Task goal
Would you copy out the whole listing exactly as given?

═══ Information provided ═══

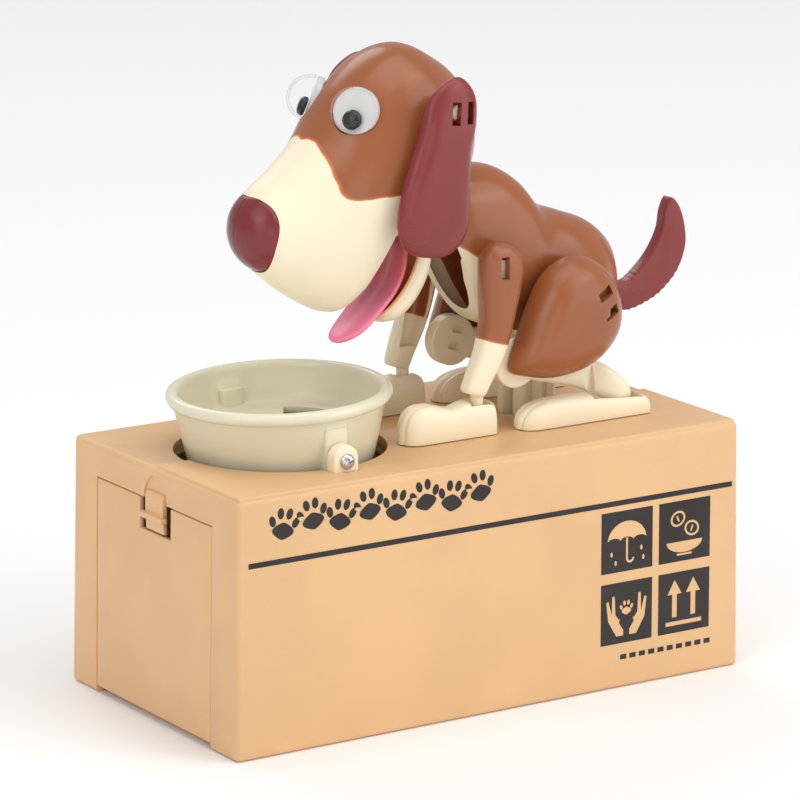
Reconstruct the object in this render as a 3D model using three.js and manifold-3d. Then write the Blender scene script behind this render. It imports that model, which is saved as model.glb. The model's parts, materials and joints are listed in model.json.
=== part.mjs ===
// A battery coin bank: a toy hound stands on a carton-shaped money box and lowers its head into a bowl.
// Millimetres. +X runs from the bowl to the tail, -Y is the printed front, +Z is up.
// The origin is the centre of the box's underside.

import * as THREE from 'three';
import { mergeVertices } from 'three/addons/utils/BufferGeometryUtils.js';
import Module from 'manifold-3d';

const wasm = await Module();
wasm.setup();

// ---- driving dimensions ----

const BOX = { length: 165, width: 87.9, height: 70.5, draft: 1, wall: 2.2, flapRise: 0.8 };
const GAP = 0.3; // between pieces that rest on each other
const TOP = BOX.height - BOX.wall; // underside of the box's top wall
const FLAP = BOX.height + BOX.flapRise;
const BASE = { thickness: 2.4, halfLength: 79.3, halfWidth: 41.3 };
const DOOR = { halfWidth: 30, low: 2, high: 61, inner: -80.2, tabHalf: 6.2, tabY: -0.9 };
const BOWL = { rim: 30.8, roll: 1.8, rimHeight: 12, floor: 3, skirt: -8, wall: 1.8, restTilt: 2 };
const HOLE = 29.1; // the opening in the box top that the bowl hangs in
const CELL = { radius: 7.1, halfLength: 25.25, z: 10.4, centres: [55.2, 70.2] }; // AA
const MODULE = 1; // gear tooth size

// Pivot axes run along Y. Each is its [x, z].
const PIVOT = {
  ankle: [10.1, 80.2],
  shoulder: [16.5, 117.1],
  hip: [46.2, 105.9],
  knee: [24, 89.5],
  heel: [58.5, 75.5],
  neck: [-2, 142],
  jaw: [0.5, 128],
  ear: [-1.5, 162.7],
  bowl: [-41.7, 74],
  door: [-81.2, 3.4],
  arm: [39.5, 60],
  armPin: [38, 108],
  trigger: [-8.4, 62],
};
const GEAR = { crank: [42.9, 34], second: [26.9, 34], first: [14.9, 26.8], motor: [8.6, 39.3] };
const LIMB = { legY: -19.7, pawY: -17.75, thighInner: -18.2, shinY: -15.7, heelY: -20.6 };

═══

Full output
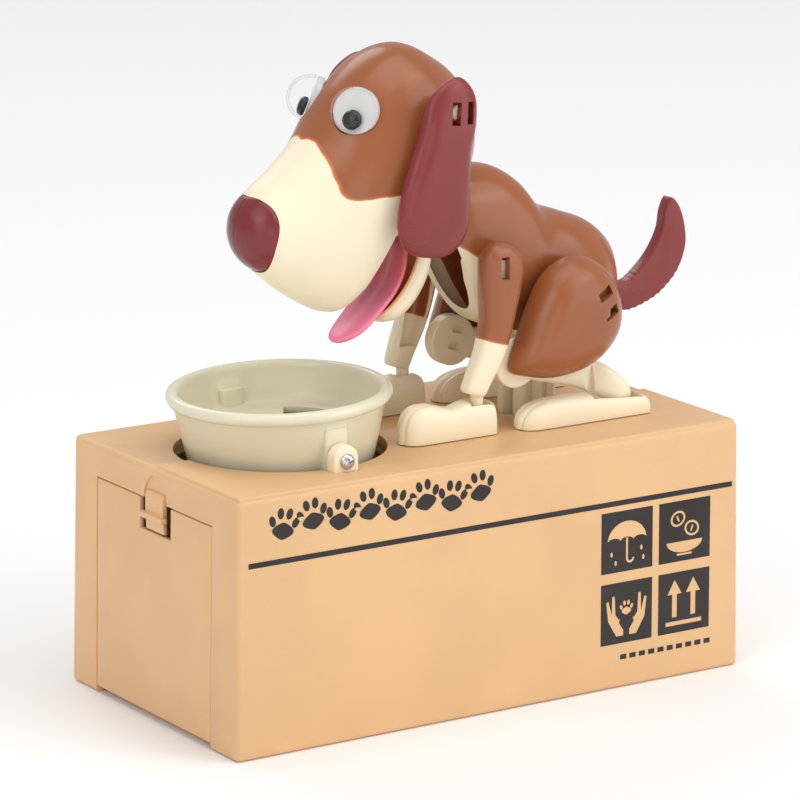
Reconstruct the object in this render as a 3D model using three.js and manifold-3d. Then write the Blender scene script behind this render. It imports that model, which is saved as model.glb. The model's parts, materials and joints are listed in model.json.
=== part.mjs ===
// A battery coin bank: a toy hound stands on a carton-shaped money box and lowers its head into a bowl.
// Millimetres. +X runs from the bowl to the tail, -Y is the printed front, +Z is up.
// The origin is the centre of the box's underside.

import * as THREE from 'three';
import { mergeVertices } from 'three/addons/utils/BufferGeometryUtils.js';
import Module from 'manifold-3d';

const wasm = await Module();
wasm.setup();

// ---- driving dimensions ----

const BOX = { length: 165, width: 87.9, height: 70.5, draft: 1, wall: 2.2, flapRise: 0.8 };
const GAP = 0.3; // between pieces that rest on each other
const TOP = BOX.height - BOX.wall; // underside of the box's top wall
const FLAP = BOX.height + BOX.flapRise;
const BASE = { thickness: 2.4, halfLength: 79.3, halfWidth: 41.3 };
const DOOR = { halfWidth: 30, low: 2, high: 61, inner: -80.2, tabHalf: 6.2, tabY: -0.9 };
const BOWL = { rim: 30.8, roll: 1.8, rimHeight: 12, floor: 3, skirt: -8, wall: 1.8, restTilt: 2 };
const HOLE = 29.1; // the opening in the box top that the bowl hangs in
const CELL = { radius: 7.1, halfLength: 25.25, z: 10.4, centres: [55.2, 70.2] }; // AA
const MODULE = 1; // gear tooth size

// Pivot axes run along Y. Each is its [x, z].
const PIVOT = {
  ankle: [10.1, 80.2],
  shoulder: [16.5, 117.1],
  hip: [46.2, 105.9],
  knee: [24, 89.5],
  heel: [58.5, 75.5],
  neck: [-2, 142],
  jaw: [0.5, 128],
  ear: [-1.5, 162.7],
  bowl: [-41.7, 74],
  door: [-81.2, 3.4],
  arm: [39.5, 60],
  armPin: [38, 108],
  trigger: [-8.4, 62],
};
const GEAR = { crank: [42.9, 34], second: [26.9, 34], first: [14.9, 26.8], motor: [8.6, 39.3] };
const LIMB = { legY: -19.7, pawY: -17.75, thighInner: -18.2, shinY: -15.7, heelY: -20.6 };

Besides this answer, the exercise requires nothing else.